▶ Task goal
Return the count of lines with the string "manifold" in them, and nothing else.
** start **
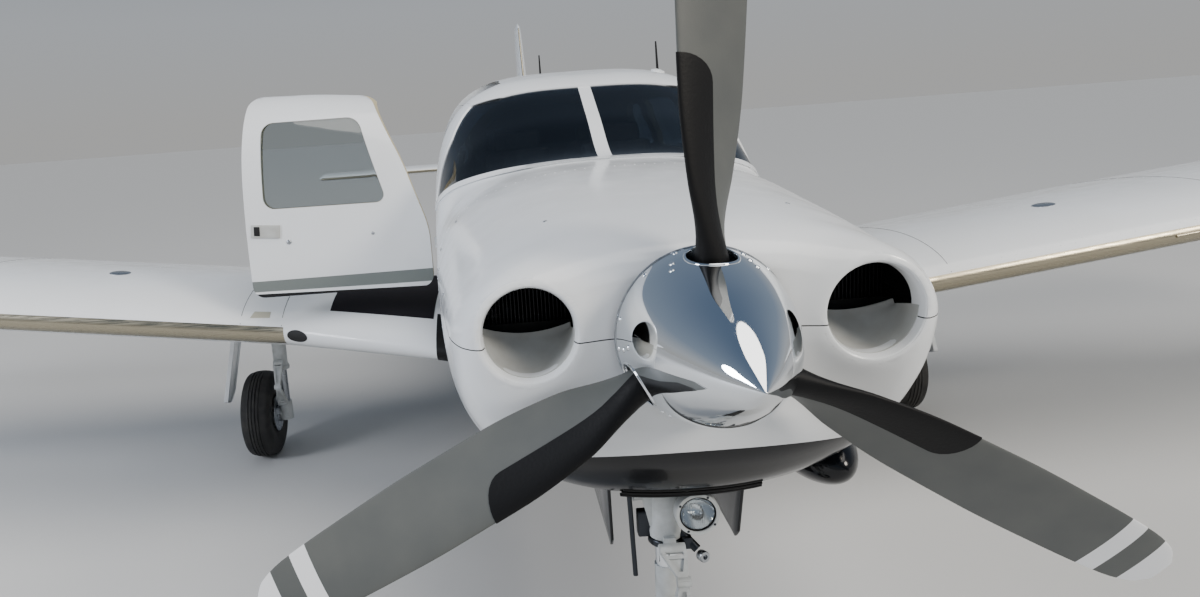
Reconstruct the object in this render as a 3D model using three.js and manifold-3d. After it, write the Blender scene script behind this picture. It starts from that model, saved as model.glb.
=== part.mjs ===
// A light aircraft: single engine, low tapered wing, retractable landing gear shown down,
// all-moving tailplane, starboard cabin door standing open.
// Millimetres. +X is port (the left wing), +Y is aft, +Z is up, and the wheels stand on Z = 0.
// Inside the aircraft group a point is (x, s, z), where s is the distance aft of the spinner's tip.
import * as THREE from 'three';
import { mergeVertices } from 'three/addons/utils/BufferGeometryUtils.js';
import Module from 'manifold-3d';

const wasm = await Module();
wasm.setup();

// Driving dimensions
const LENGTH = 7520;
const HALF_SPAN = 5400;
const GAP = 0.3; // between pieces that rest on each other
const RUN = 6; // between pieces that move past each other
const AROUND = 24; // points round a fuselage section
const ROUND = 12; // sides of a round bar

const COWL_FRONT = 395;
const FIREWALL = 1300;
const BULKHEAD = 4300;
const PLATE = 12; // firewall and rear bulkhead
const TAIL_END = 7300;
const COWL_WALL = 15;
const CABIN_WALL = 35;
const TAIL_WALL = 20;
const GLASS = 8;
const COWL_SEAM = 1210;
const FLOOR_TOP = 750;
const ROOF_SEAM = 1716;

const THRUST_HEIGHT = 1215;
const BLADE_STATION = 317;
const BLADE_RADIUS = 1050;
const SPINNER_LENGTH = 370;
const SPINNER_RADIUS = 175;
const SPINNER_WALL = 6;

const INLET_X = 341;
const INLET_HEIGHT = 1228;
const INLET_RADIUS = 89;

const ENGINE_FRONT = 620;
const ENGINE_BACK = 1180;
const ENGINE_HALF_WIDTH = 400;
const ENGINE_BOTTOM = 1050;
const ENGINE_TOP = 1340;

const MAIN_TRACK = 3290;
const MAIN_STATION = 2980;
const MAIN_TYRE_RADIUS = 222;
const NOSE_STATION = 655;
const NOSE_TYRE_RADIUS = 178;

const DOOR_HINGE_STATION = 2047;
const DOOR_HINGE_X = -617;
const DOOR_OPEN = 90; // degrees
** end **
▶ Correct response
2